We also told the committee of our concerns that the UK parliament will not get a say in the new UK trade remedies system.

This means that the government cannot be forced to act to protect industries badly hit by waves of cheap goods from countries like China.

By contrast, the European Parliament and EU countries do get a say in the protections that are put in place for industry.

In their report, the International Trade Committee agreed that there was a worrying lack of independent, democratic scrutiny for trade remedies.

Further hurdles

We are also worried that there are too many hurdles in the post-Brexit system before anti-dumping measures can be put in place.

One of them is called the ‘economic interest test’, which sounds technical but is actually a very political tool.

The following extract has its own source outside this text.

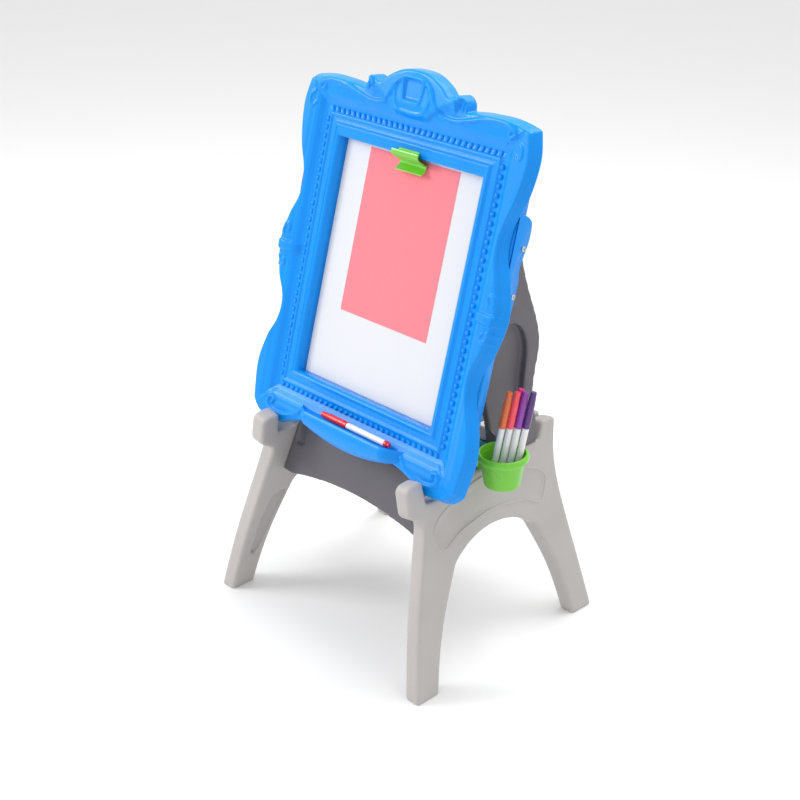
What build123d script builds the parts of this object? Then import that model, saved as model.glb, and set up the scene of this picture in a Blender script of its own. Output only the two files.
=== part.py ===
"""A child's easel shaped like an ornate picture frame on a splayed four-legged base.

Millimetres, +Z up. The easel stands on Z = 0, faces -Y, and X = 0 is its plane of symmetry.
Two splayed side panels carry a front apron, a rear panel and a storage tray. Two uprights
stand on the side panels and are screwed to the leaning picture frame, which holds the
drawing board. Cups, markers, paper and paint bottles lift off.
"""
import os
from math import cos, radians, sin, tan

from build123d import *

os.makedirs("parts", exist_ok=True)

# ---------------------------------------------------------------- driving dimensions
# base
foot_out = 270.0  # outer face of a side panel at the floor, from the middle
panel_thickness = 32.0
splay = 10.5  # degrees that a side panel leans inwards as it rises
foot_reach = 229.0  # half the depth over the feet
foot_length = 52.0
below_floor = 12.0  # stock that is cut off level with the floor
arch_height = 252.0  # top of the arch, measured along the panel
arch_spring = 100.0  # half width of the arch where it meets the legs
ledge_height = 363.0  # top edge of a panel between its horns, along the panel
horn_height = 393.0
knob_reach = 191.0

# leaning parts
lean = 15.6  # degrees that the frame leans back
frame_origin = (0, -114.3, 417.6)  # lower edge of the inner moulding, on its front face
rim_front = 14.0  # outer rim stands this far in front of the inner moulding
rim_back = -8.0  # back of the wavy rim
frame_back = -18.0  # back of the box that holds the board
flange_back = -26.0
box_half = 252.0
box_length = 568.0
opening_half = 172.0
opening_low = 28.0
opening_high = 457.0
board_face = -15.0
board_thickness = 3.0
backing_thickness = 3.0
board_half = 186.0
board_low = 14.0
board_high = 470.0

# uprights
upright_foot_x = 204.0  # outer face of an upright where it stands on its panel
upright_foot_z = 357.0
upright_lean = 5.6  # degrees that an upright leans outwards as it rises
upright_thickness = 28.0
tab_outer_x = 256.0  # outer face of the frame's rear tabs

# storage
tray_floor_z = 260.0
tray_wall = 4.0
tray_depth = 36.0
tray_front = -98.0
tray_back = 148.0
rear_panel_front = 152.0
rear_panel_thickness = 24.0

# cups and markers
cup_centre = (253.0, -16.0)
cup_floor_z = 344.0
cup_height = 60.0
cup_rim_radius = 45.0
cup_top_radius = 38.0
cup_foot_radius = 31.0
cup_wall = 2.5
hook_width = 18.0
marker_length = 172.0
marker_radius = 5.6
cap_radius = 6.3
cap_length = 66.0
marker_lean = 9.5
marker_pitch = 13.2

# screws
tray_screw_points = [(y, 283.0) for y in (-70.0, 40.0, 120.0)]
screw_head_radius = 4.5
screw_head_height = 2.6
screw_radius = 2.2
screw_length = 18.0

tan_splay = tan(radians(splay))
cos_splay = cos(radians(splay))
inner_face_x = foot_out - panel_thickness / cos_splay  # inner face at the floor


def inner_x(z):
    """X of a side panel's inner face at height z."""
    return inner_face_x - z * tan_splay


# ---------------------------------------------------------------- working planes
frame_plane = Plane(
    origin=frame_origin,
    x_dir=(1, 0, 0),
    z_dir=(0, -cos(radians(lean)), sin(radians(lean))),
)
panel_plane = Plane(
    origin=(foot_out, 0, 0),
    x_dir=(0, 1, 0),
    z_dir=(cos_splay, 0, sin(radians(splay))),
)
upright_plane = Plane(
    origin=(upright_foot_x, 0, upright_foot_z),
    x_dir=(0, 1, 0),
    z_dir=(cos(radians(upright_lean)), 0, -sin(radians(upright_lean))),
)


def save(part, name):
    """Label a finished piece and write it as its own STEP file."""
    part.label = name
    export_step(part, f"parts/{name}.step")


def save_pair(part, name):
    """Write a right-hand piece and its mirror image."""
    save(part, f"right_{name}")
    save(mirror(part, about=Plane.YZ), f"left_{name}")


# ---------------------------------------------------------------- side panels
def panel_outline():
    """Outline of a side panel in (depth, height along the panel)."""
    with BuildLine() as outline:
        front_leg = Spline(
            (-foot_reach - 3, -below_floor),
            (-200, 152),
            (-177, 238),
            (-160, 303),
            tangents=[(0.16, 1), (0.25, 1)],
        )
        neck = Line(front_leg @ 1, (-161, 312))
        knob_under = Line(neck @ 1, (-knob_reach, 330))
        knob_front = Line(knob_under @ 1, (-knob_reach, 384))
        knob_top = Line(knob_front @ 1, (-153, 386))
        seat_front = Line(knob_top @ 1, (-150, 344))
        seat = Line(seat_front @ 1, (-106, 344))
        seat_back = Line(seat @ 1, (-99, ledge_height))
        ledge = Line(seat_back @ 1, (134, ledge_height))
        horn_front = Line(ledge @ 1, (149, horn_height))
        horn_top = Line(horn_front @ 1, (184, horn_height))
        rear_leg = Spline(
            horn_top @ 1,
            (172, 326),
            (184, 216),
            (foot_reach + 3, -below_floor),
            tangents=[(-0.25, -1), (0.2, -1)],
        )
        rear_foot = Line(rear_leg @ 1, (foot_reach + 3 - foot_length, -below_floor))
        rear_inside = Spline(
            rear_foot @ 1, (148, 110), (arch_spring, 214), tangents=[(-0.2, 1), (-0.5, 1)]
        )
        arch = ThreePointArc(rear_inside @ 1, (0, arch_height), (-arch_spring, 214))
        front_inside = Spline(
            arch @ 1, (-148, 110), (-foot_reach - 3 + foot_length, -below_floor),
            tangents=[(-0.5, -1), (-0.2, -1)],
        )
        Line(front_inside @ 1, front_leg @ 0)
    return outline.line


def badge_outline():
    """The banner-shaped panel moulded into the outer face, following the arch."""
    with BuildLine() as outline:
        right_half = Polyline((0, 342), (78, 325), (118, 309), (137, 290), (121, 254))
        ThreePointArc(right_half @ 1, (62, 276), (0, 284))
        mirror(outline.line, about=Plane.YZ)
    return outline.line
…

This ‘test’ would essentially allow the International Trade Secretary Liam Fox or the Trade Remedies Authority to reject anti-dumping measures if they are not deemed to be in the economic interest of the county.

In our committee evidence, we argued that this would mean subjective judgements about what is in the ‘economic interest’ of the country would trump appeals by workers or employers for the government to act against dumping or other unfair trade practices.

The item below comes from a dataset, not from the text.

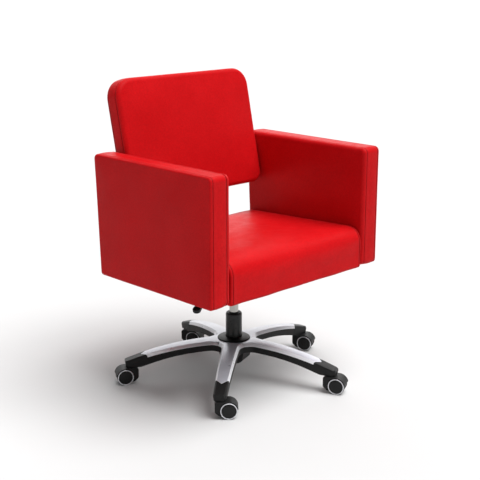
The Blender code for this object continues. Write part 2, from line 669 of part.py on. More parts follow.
def build_back_studs(side, lean, pieces, steel):
    """Two shouldered studs that carry the backrest between the arms."""
    shoulder = (BACK_HALF_WIDTH + GAP, ARM_INNER_X - GAP)
    inner = BACK_BOARD_HALF_WIDTH - 0.030
    profile = [(0, side * inner), (BOLT_RADIUS, side * inner), (BOLT_RADIUS, side * shoulder[0]),
               (0.0090, side * shoulder[0]), (0.0090, side * shoulder[1]), (BOLT_RADIUS, side * shoulder[1]),
               (BOLT_RADIUS, side * CORE_END_X), (0, side * CORE_END_X)]
    mesh = turned(on_side(side, "back_stud"), profile, 16, steel, "X")
    low, high = sorted((side * (inner - 0.001), side * (CORE_END_X + 0.001)))
    middle = BACK_BOARD_FRONT + BACK_BOARD_THICKNESS / 2
    for label, height in zip(("lower", "upper"), STUD_HEIGHTS):
        place(on_side(side, "back_stud") + f"_{label}", mesh, (0.0, middle, height), parent=lean)
        tool = place(on_side(side, "back_stud_hole") + f"_{label}",
                     rod("back_stud_hole", BOLT_HOLE_RADIUS, low, high, 12, None, "X"),
                     (0.0, middle, height), parent=lean)
        for piece in pieces:
            combine(piece, tool)


# ---- Castors -----------------------------------------------------------------------------------
def hood_outline():
    """Side view of a hood: over the wheels, down its front block and back along the web."""
    centre = (TRAIL, WHEEL_RADIUS)
    over = arc(centre, HOOD_OUTER_RADIUS, 15.0, 90.0, 6)
    block = rounded([over[-1] + (0.0,), (-0.016, HOOD_TOP_Z, 0.006), (-0.016, 0.022, 0.008),
                     (-0.004, 0.011, 0.004), (0.016, 0.0075, 0.0), (0.036, 0.0085, 0.006),
                     (0.046, 0.016, 0.0), over[0] + (0.0,)], 3)
    return over[1:-1] + block


def hood_mesh(material):
    return prism("castor_hood", hood_outline(), "Y", -HOOD_HALF_WIDTH, HOOD_HALF_WIDTH, material)


def hood_tools(index, pose):
    """Wheel pockets on both sides of the web, and the bores for the stem and the axle."""
    axle = (TRAIL, 0.0, WHEEL_RADIUS)
    tools = []
    for side in (-1, 1):
        low, high = sorted((side * HOOD_WEB_HALF, side * 0.030))
        mesh = rod("wheel_pocket", HOOD_INNER_RADIUS, low, high, 28, None, "Y")
        tools.append(place(f"wheel_pocket_{index}_{side}", mesh, axle, parent=pose))
    tools.append(place(f"stem_bore_{index}", rod("stem_bore", 0.0043, 0.0292, 0.060, 12, None), parent=pose))
    axle_bore = rod("axle_bore", 0.0033, -0.01, 0.01, 12, None, "Y")
    tools.append(place(f"axle_bore_{index}", axle_bore, axle, parent=pose))
    return tools


def wheel_profile():
    """Radius and distance from the castor's middle plane: blind bore, tread, face and hub cap."""
    face = WHEEL_INNER_Y
    return [(0, 0.0175), (0.0033, 0.0175), (0.0033, face), (0.0235, face), (WHEEL_RADIUS, face + 0.0015),
            (WHEEL_RADIUS, 0.0208), (0.0232, 0.0230), (0.0180, 0.0232), (0.0160, 0.0243), (0, 0.0248)]


def build_castors(hood_plastic, wheel_plastic, steel):
    hood = hood_mesh(hood_plastic)
    wheel = turned("castor_wheel", wheel_profile(), 20, wheel_plastic, "Y")
    axle = rod("castor_axle", 0.0030, -0.0172, 0.0172, 12, steel, "Y")
    stem = turned("castor_stem", [(0, 0.0300), (0.0040, 0.0300), (0.0040, 0.0536), (0.0055, 0.0536),
                                  (0.0055, 0.0685), (0.0045, 0.0690), (0, 0.0690)], 16, steel)
    centre = (TRAIL, 0.0, WHEEL_RADIUS)
    for index in range(LEG_COUNT):
        number = index + 1
        turn = math.radians(CASTOR_HEADINGS[index] - 90.0)
        pose = add_empty(f"castor_pose_{number}", stem_place(index), (0.0, 0.0, turn))
        body = place(f"castor_hood_{number}", hood, parent=pose)
        for tool in hood_tools(number, pose):
            combine(body, tool)
        place(f"castor_stem_{number}", stem, parent=pose)
        place(f"castor_axle_{number}", axle, centre, parent=pose)
        place(f"castor_wheel_{number}_a", wheel, centre, parent=pose)
        place(f"castor_wheel_{number}_b", wheel, centre, math.pi, parent=pose)


# ---- The chair ---------------------------------------------------------------------------------
def build_chair():
    clear_scene()
    vinyl = make_material("red vinyl", (0.62, 0.012, 0.018), 0.42)
    silver = make_material("silver cover", (0.52, 0.52, 0.55), 0.34, 0.8)
    nylon = make_material("black nylon", (0.012, 0.012, 0.012), 0.5)
    black_metal = make_material("black column", (0.015, 0.015, 0.016), 0.4, 0.3)
    chrome = make_material("chromed steel", (0.75, 0.75, 0.76), 0.12, 1.0)
    steel = make_material("zinc steel", (0.45, 0.45, 0.46), 0.35, 1.0)
    plate_paint = make_material("black plate", (0.02, 0.02, 0.02), 0.5, 0.2)
    hardwood = make_material("hardwood", (0.45, 0.27, 0.13), 0.7)
    plywood = make_material("plywood", (0.55, 0.38, 0.20), 0.7)
    wheel_plastic = make_material("castor wheel", (0.02, 0.02, 0.02), 0.45)

    build_cover(silver)
    build_frame(nylon)
    build_column(black_metal, nylon, steel)
    build_gas_lift(chrome, steel, nylon)
    build_seat_plate(plate_paint)
    build_plate_bolts(steel)
    build_lever(plate_paint, nylon, steel)
    cushion, frame = build_seat(vinyl, hardwood, plywood)
    for tool in plate_bolt_holes():
        combine(frame, tool)
    lean, backrest, board = build_backrest(vinyl, plywood)
    for side in (-1, 1):
        arm, core = build_arm(side, vinyl, hardwood)
        build_arm_bolts(side, arm, core, cushion, frame, steel)
        build_back_studs(side, lean, (arm, core, backrest, board), steel)
    build_castors(nylon, wheel_plastic, steel)


build_chair()
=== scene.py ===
"""Looks of the salon armchair: upholstery, base, castors, materials, light and camera.

Metres, in the CAD's frame: +Z up, the chair faces -Y, and the origin is on the floor under the column.
"""

import json
import math

import bmesh
import bpy
import numpy as np
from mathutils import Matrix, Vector, noise
from mathutils.kdtree import KDTree


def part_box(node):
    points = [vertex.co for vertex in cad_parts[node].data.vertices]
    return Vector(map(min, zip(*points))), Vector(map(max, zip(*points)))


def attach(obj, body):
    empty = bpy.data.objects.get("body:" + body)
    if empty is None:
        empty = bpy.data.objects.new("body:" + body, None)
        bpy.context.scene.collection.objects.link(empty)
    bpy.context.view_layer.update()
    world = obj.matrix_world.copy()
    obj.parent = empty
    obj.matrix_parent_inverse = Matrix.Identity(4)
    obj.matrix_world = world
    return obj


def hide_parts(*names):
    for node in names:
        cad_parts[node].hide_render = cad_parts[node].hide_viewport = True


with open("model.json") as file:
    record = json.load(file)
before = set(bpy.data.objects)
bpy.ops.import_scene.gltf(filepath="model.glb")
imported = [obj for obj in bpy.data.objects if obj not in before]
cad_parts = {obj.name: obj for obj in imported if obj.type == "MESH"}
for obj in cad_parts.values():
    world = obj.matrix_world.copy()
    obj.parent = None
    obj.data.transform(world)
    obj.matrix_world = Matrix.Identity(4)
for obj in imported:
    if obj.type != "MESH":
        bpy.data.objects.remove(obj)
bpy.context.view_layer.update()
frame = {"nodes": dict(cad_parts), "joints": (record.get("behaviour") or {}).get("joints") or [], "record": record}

# ---- Sizes -------------------------------------------------------------------------------------
ARM_REAR_LEAN = 0.0153  # how much further back an arm's rear is at its top than at its bottom
ARM_CORNER = 0.015
SEAT_TOP_FALL = 0.0213  # how much lower the seat is at its rear than at its front
SEAT_FRONT_RADIUS = 0.046
SEAT_REAR_RADIUS = 0.024
BACK_FULLNESS = 0.004  # what the stuffing adds to its sides and top
BACK_TOP_RADIUS = 0.058
BACK_BOTTOM_RADIUS = 0.036
SEAT_FULLNESS = 0.0020  # what the stuffing adds to its top
LOWER_RADIUS = 0.008  # of the bottom corners of the seat and arms
PAD_BOTTOM_INSET = 0.032  # width of the strip round the seat pad's bottom that isn't lifted
PAD_BOTTOM_LIFT = 0.0020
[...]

It is therefore good to see MPs agree that there this economic interest test has no place in the Customs Bill.

Time for action

Now that the International Trade Committee has delivered this verdict, it’s time for the government to take action.

Our manufacturing industries employ thousands of workers across the country.

They deserve a post-Brexit trade defence regime that is robust enough to protect their jobs and the communities their industries support.